Speculative instability appears to be increasingly important to the world economy. We are focusing more intently on the unpredictable markets. It is not that the existing stock markets are demonstrably becoming more volatile. Volatility occurs in spurts, so it is hard to discern a clear uptrend. But at least the number of people participating in these markets is increasing, and the scope of speculative markets, the kind of risks that are traded, is broadening. More and more electronic markets are being created every year, trading a wider and wider range of risks, and more and more people, in both advanced and emerging countries, are being drawn in to participate in these markets.

People will increasingly fear that their livelihoods really depend on their wealth, wealth that is highly unstable because of market changes. So, over the longer run, people will increasingly pay attention to market movements. There is an increasing perception that the price of assets matters very much to our lives. People increasingly believe that they must defend their private property and doubt that they can depend on social institutions to save them if things turn out badly. They see merciless capitalism as the wave of the future.

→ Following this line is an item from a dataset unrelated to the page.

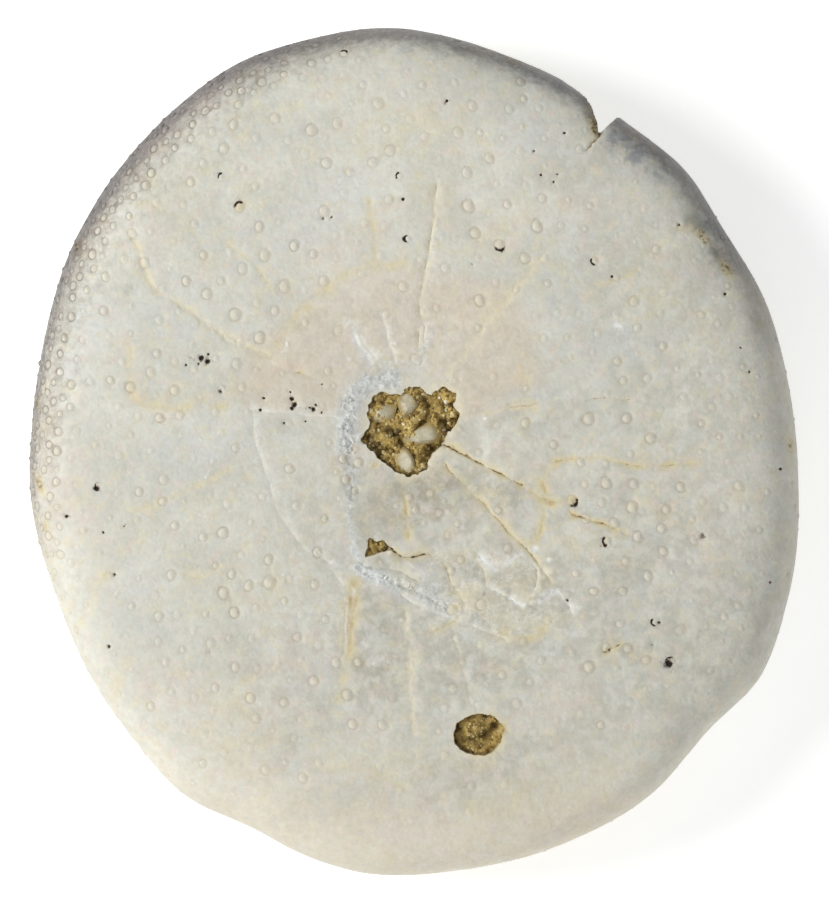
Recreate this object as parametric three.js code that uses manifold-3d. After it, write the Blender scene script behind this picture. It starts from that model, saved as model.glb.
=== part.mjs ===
// A sand dollar: the hard test, or skeleton, of a flat burrowing sea urchin, lying mouth side up.
// The mouth near the middle, the vent behind it and a small chip beside them are packed with sand,
// and four pale grains sit in the sand of the mouth.
// Millimetres. +Z is up, +Y runs from the vent towards the front edge, and the origin is on the
// resting plane under the middle of the test.

import * as THREE from "three";
import { mergeVertices } from "three/addons/utils/BufferGeometryUtils.js";
import Module from "manifold-3d";

// Driving dimensions.
const testWidth = 49.8;
const testLength = 55;
const testHeight = 9;
const sideGap = 0.2; // round each plug of sand, and round each grain
const sectors = 96; // facets round the test
const sectionSteps = 30; // facets from the middle of the mouth side, round the rim, to the middle below

// The rim in plan, as points on a closed smooth curve, anticlockwise from the right-hand side.
const rimPoints = [
  [24.8, 0.5], [24.4, 4.8], [23.0, 9.2], [21.3, 13.8], [18.6, 17.3], [15.5, 20.7],
  [11.6, 23.7], [7.0, 26.3], [2.8, 27.4], [-2.8, 27.4], [-6.6, 26.6], [-11.2, 24.3],
  [-15.4, 21.1], [-18.9, 17.1], [-21.5, 12.3], [-23.5, 7.1], [-24.7, 1.8], [-24.4, -4.5],
  [-23.4, -9.8], [-21.6, -14.4], [-19.2, -18.6], [-15.5, -21.6], [-11.7, -24.7], [-7.2, -26.7],
  [0, -27.5], [5.8, -26.8], [10.4, -25.2], [14.7, -22.1], [18.8, -19.4], [21.5, -15.2],
  [23.3, -10.6], [24.5, -4.7],
];

// The section from the mouth out round the rim and back under: [share of the rim's radius, height].
const section = [
  [0, 7.7], [0.1, 7.85], [0.25, 8.25], [0.45, 8.65], [0.64, 8.93], [0.8, 9.0],
  [0.89, 8.84], [0.945, 8.3], [0.983, 7.15], [1, 5.5], [0.988, 4.2], [0.953, 3.05],
  [0.885, 2.05], [0.77, 1.2], [0.62, 0.55], [0.46, 0.14],
];
const restingShare = 0.33; // the flat that the test rests on, as a share of the rim's radius

// Where a piece of the rim has broken away: its outline in plan, from the inner corner.
const nick = [
  [16.45, 17.25], [17.65, 17.95], [18.2, 18.6], [20.5, 21], [16, 22.5],
  [15.2, 21], [15.9, 20.1], [16.3, 19.3], [16.38, 18.4],
];

// Holes in the mouth side: the edge in plan, the height of the floor, and of the sand that fills it.
const mouth = {
  edge: [
    [-0.7, 4.0], [0.1, 3.65], [0.9, 4.0], [2.0, 3.2], [2.9, 3.45], [3.7, 2.7], [3.3, 2.2],
    [3.7, 1.5], [2.6, 0.5], [2.1, -0.1], [1.2, -0.7], [0.4, -1.6], [-0.5, -1.75], [-1.1, -1.3],
    [-2.1, -0.2], [-3.0, 1.2], [-2.2, 2.2], [-2.2, 3.0], [-1.7, 3.8],
  ],
  floor: 6.0,
  sandTop: 7.1,
};
const vent = {
  edge: [
    [-1.5, -18.9], [-1.2, -18.0], [-0.5, -17.6], [0.4, -17.5], [1.3, -17.9],
    [1.9, -18.6], [1.8, -19.2], [1.2, -19.9], [0.4, -20.3], [-0.4, -20.1], [-1.1, -19.6],
  ],
  floor: 6.4,
  sandTop: 7.8,
};
const chip = {
  edge: [[-4.4, -6.1], [-3.85, -4.9], [-3.0, -5.3], [-2.5, -6.0], [-3.3, -6.05]],
  floor: 7.2,
  sandTop: 7.8,
};

// Grains in the mouth: place in plan, half sizes and turn about the vertical.
const grains = [
  { name: "mouth_grain_1", at: [-1.25, 2.75], half: [0.72, 0.55, 0.42], turn: 0.2 },
  { name: "mouth_grain_2", at: [0.5, 2.95], half: [0.5, 0.72, 0.4], turn: -0.35 },
  { name: "mouth_grain_3", at: [0.95, 0.75], half: [0.95, 0.5, 0.42], turn: 0.25 },
  { name: "mouth_grain_4", at: [-0.5, -0.7], half: [0.48, 0.68, 0.42], turn: 0.15 },
];

const shellMaterial = new THREE.MeshStandardMaterial({ color: 0xd2d0c4, roughness: 0.6 });
const sandMaterial = new THREE.MeshStandardMaterial({ color: 0x756039, roughness: 0.95 });
const grainMaterial = new THREE.MeshStandardMaterial({ color: 0xb5ad98, roughness: 0.7 });

const wasm = await Module();
wasm.setup();

// A closed geometry as a solid that can be cut and joined.
function solidOf(geometry) {
  const plain = geometry.clone();
  plain.deleteAttribute("normal");
  plain.deleteAttribute("uv");
  const merged = mergeVertices(plain, 1e-4);
  return new wasm.Manifold(
    new wasm.Mesh({
      numProp: 3,
      vertProperties: new Float32Array(merged.attributes.position.array),
      triVerts: new Uint32Array(merged.index.array),
    }),
  );
}

function geometryOf(solid) {
  const mesh = solid.getMesh();
  const geometry = new THREE.BufferGeometry();
  geometry.setAttribute("position", new THREE.BufferAttribute(mesh.vertProperties, 3));
  geometry.setIndex(new THREE.BufferAttribute(mesh.triVerts, 1));
  const flat = geometry.toNonIndexed();
  flat.computeVertexNormals();
  return flat;
}

// The rim's radius at an angle, from the closed curve, stretched to the test's width and length.
function rimRadius() {
  const corners = rimPoints.map(([x, y]) => new THREE.Vector3(x, y, 0));
  const points = new THREE.CatmullRomCurve3(corners, true, "centripetal").getPoints(1440);
  const box = new THREE.Box3().setFromPoints(points);
  const middle = box.getCenter(new THREE.Vector3());
  const size = box.getSize(new THREE.Vector3());
  const polar = points.slice(0, -1).map((p) => {
    const x = ((p.x - middle.x) * testWidth) / size.x;
    const y = ((p.y - middle.y) * testLength) / size.y;
    return { angle: Math.atan2(y, x), radius: Math.hypot(x, y) };
  });
  polar.sort((a, b) => a.angle - b.angle);
  const turn = 2 * Math.PI;
  const last = polar[polar.length - 1];
  polar.unshift({ angle: last.angle - turn, radius: last.radius });
  polar.push({ angle: polar[1].angle + turn, radius: polar[1].radius });
  return (angle) => {
    const after = polar.findIndex((p) => p.angle >= angle);
    const high = Math.max(after, 1);
    const a = polar[high - 1];
    const b = polar[high];
    return THREE.MathUtils.mapLinear(angle, a.angle, b.angle, a.radius, b.radius);
  };
}

// The whole test, before anything is broken or opened: a lathe of the section whose radius follows
// the rim. The middle of the underside is a flat that it rests on.
function wholeTest() {
  const through = section.map(([share, height]) => new THREE.Vector2(share, height));
  through.push(new THREE.Vector2(restingShare, 0));
  const profile = new THREE.SplineCurve(through).getSpacedPoints(sectionSteps);
  profile[0].x = 0;
  profile.push(new THREE.Vector2(0, 0));
  profile.forEach((p) => p.set(p.x, THREE.MathUtils.clamp(p.y, 0, testHeight)));
  profile.reverse();
  const geometry = new THREE.LatheGeometry(profile, sectors).rotateX(Math.PI / 2);
  const radius = rimRadius();
  const place = geometry.attributes.position;
  for (let i = 0; i < place.count; i++) {
    const x = place.getX(i);
    const y = place.getY(i);
    const stretch = radius(Math.atan2(y, x));
    place.setXY(i, x * stretch, y * stretch);
  }
  return solidOf(geometry);
}

// An upright prism on a plan outline.
function prism(outline, bottom, top) {
  const shape = new THREE.Shape(outline.map(([x, y]) => new THREE.Vector2(x, y)));
  const geometry = new THREE.ExtrudeGeometry(shape, { depth: top - bottom, bevelEnabled: false });
  return solidOf(geometry.translate(0, 0, bottom));
}

// The outline drawn in towards its middle by a gap.
function drawnIn(outline, gap) {
  const middle = outline
    .reduce((sum, [x, y]) => [sum[0] + x, sum[1] + y], [0, 0])
    .map((sum) => sum / outline.length);
  return outline.map(([x, y]) => {
    const dx = x - middle[0];
    const dy = y - middle[1];
    const share = 1 - gap / Math.hypot(dx, dy);
    return [middle[0] + dx * share, middle[1] + dy * share];
  });
}

// A rounded grain, centred on the top of the mouth's sand and grown all round by a clearance.
function grainShape({ at, half, turn }, clearance) {
  return new THREE.IcosahedronGeometry(1, 1)
    .scale(half[0] + clearance, half[1] + clearance, half[2] + clearance)
    .rotateZ(turn)
    .translate(at[0], at[1], mouth.sandTop);
}

function brokenTest() {
  const above = testHeight + 1;
  const cutters = [mouth, vent, chip].map((hole) => prism(hole.edge, hole.floor, above));
  cutters.push(prism(nick, -1, above));
  return cutters.reduce((solid, cutter) => solid.subtract(cutter), wholeTest());
}

function plugOf(hole) {
  return prism(drawnIn(hole.edge, sideGap), hole.floor, hole.sandTop);
}

function mouthSand() {
  const seats = grains.map((grain) => solidOf(grainShape(grain, sideGap / 2)));
  return seats.reduce((solid, seat) => solid.subtract(seat), plugOf(mouth));
}

function addPiece(group, name, geometry, material) {
  const mesh = new THREE.Mesh(geometry, material);
  mesh.name = name;
  group.add(mesh);
}

const sandDollar = new THREE.Group();
addPiece(sandDollar, "test", geometryOf(brokenTest()), shellMaterial);
addPiece(sandDollar, "mouth_sand", geometryOf(mouthSand()), sandMaterial);
addPiece(sandDollar, "vent_sand", geometryOf(plugOf(vent)), sandMaterial);
addPiece(sandDollar, "chip_sand", geometryOf(plugOf(chip)), sandMaterial);
grains.forEach((grain) => addPiece(sandDollar, grain.name, grainShape(grain, 0), grainMaterial));

export default sandDollar;
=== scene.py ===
import math
import random

import bpy
import numpy as np
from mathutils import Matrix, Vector, kdtree, noise
from mathutils.geometry import delaunay_2d_cdt


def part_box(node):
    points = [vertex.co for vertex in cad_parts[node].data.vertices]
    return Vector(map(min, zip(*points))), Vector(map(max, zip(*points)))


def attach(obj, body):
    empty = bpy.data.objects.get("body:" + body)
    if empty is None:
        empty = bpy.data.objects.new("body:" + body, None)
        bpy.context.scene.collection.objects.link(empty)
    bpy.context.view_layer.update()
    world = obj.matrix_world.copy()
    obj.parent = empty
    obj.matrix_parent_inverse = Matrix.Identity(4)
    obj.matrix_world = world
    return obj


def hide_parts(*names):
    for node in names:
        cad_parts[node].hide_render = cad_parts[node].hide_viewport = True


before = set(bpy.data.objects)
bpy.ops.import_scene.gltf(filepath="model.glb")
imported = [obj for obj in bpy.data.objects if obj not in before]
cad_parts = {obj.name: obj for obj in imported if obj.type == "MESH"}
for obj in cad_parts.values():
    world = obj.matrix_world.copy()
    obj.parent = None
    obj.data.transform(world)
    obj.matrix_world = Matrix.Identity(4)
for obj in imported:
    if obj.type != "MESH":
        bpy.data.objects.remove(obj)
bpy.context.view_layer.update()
mm = 0.001
farOff = 99.0     # stands for any distance too long to matter
scene = bpy.context.scene


# curves, paths and distances, all in millimetres

def smoothCurve(points, closed, steps):
    p = np.array(points, float)
    n = len(p)
    spans = n if closed else n - 1
    at = np.linspace(0, spans, spans * steps + 1)
    i = np.minimum(at.astype(int), spans - 1)
    f = (at - i)[:, None]
    a, b, c, d = [p[(i + k) % n] if closed else p[np.clip(i + k, 0, n - 1)] for k in (-1, 0, 1, 2)]
    return 0.5 * (2 * b + (c - a) * f + (2 * a - 5 * b + 4 * c - d) * f**2 + (3 * b - a - 3 * c + d) * f**3)


def evenPath(points, spacing, closed=False):
    p = np.array(points, float)
    if closed:
        p = closedLoop(p)
    far = np.concatenate([[0], np.cumsum(np.hypot(*np.diff(p, axis=0).T))])
    count = max(2, int(round(far[-1] / spacing)) + 1)
    at = np.linspace(0, far[-1], count)
    if closed:
        at = at[:-1]
    return np.stack([np.interp(at, far, p[:, 0]), np.interp(at, far, p[:, 1])], 1)


def wobble(points, size, reach, seed):
    p = np.array(points, float)
    push = [noise.noise_vector(Vector((x / reach, y / reach, seed))) for x, y in p]
    return p + size * np.array([(v.x, v.y) for v in push])


def distanceToPath(points, path, reach):
    best = np.full(len(points), farOff)
    low, high = path.min(0) - reach, path.max(0) + reach
    near = np.where(((points > low) & (points < high)).all(1))[0]
    if not len(near):
        return best
    p = points[near]
    least = np.full(len(p), farOff)
    for a, b in zip(path[:-1], path[1:]):
        ab = b - a
        s = np.clip(((p - a) @ ab) / max(ab @ ab, 1e-12), 0, 1)
        least = np.minimum(least, np.hypot(*(p - a - s[:, None] * ab).T))
    best[near] = least
    return best


def insideLoop(points, loop):
    x, y = points[:, 0], points[:, 1]
    inside = np.zeros(len(points), bool)
    for (ax, ay), (bx, by) in zip(loop, np.roll(loop, -1, 0)):
        crosses = (ay > y) != (by > y)
        with np.errstate(divide="ignore", invalid="ignore"):
            inside ^= crosses & (x < (bx - ax) * (y - ay) / (by - ay) + ax)
    return inside


def ease(x, low, high):
    t = np.clip((x - low) / (high - low), 0, 1)
    return t * t * (3 - 2 * t)


def bell(distance, width):
    return np.exp(-(distance / width) ** 2)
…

There is a name for this economic system -- "the ownership society" -- and President George W. Bush, among others, likes to use this term. People must take ownership of their own future, and plan for their future as property owners in many senses of the word. There is indeed much to be said for the ownership society in terms of its ability to promote economic growth. But by its very nature it also invites speculation, and, filtered through the vagaries of human psychology, it creates a horde of risks that we must somehow try to manage.

I do not know the future, and I cannot accurately predict the ups and downs of the markets. But I do know that, despite a significant slip in confidence since 2000, people still place too much confidence in the markets and have too strong a belief that paying attention to the gyrations in their investments will someday make them rich, and so they do not make conservative preparations for possible bad outcomes.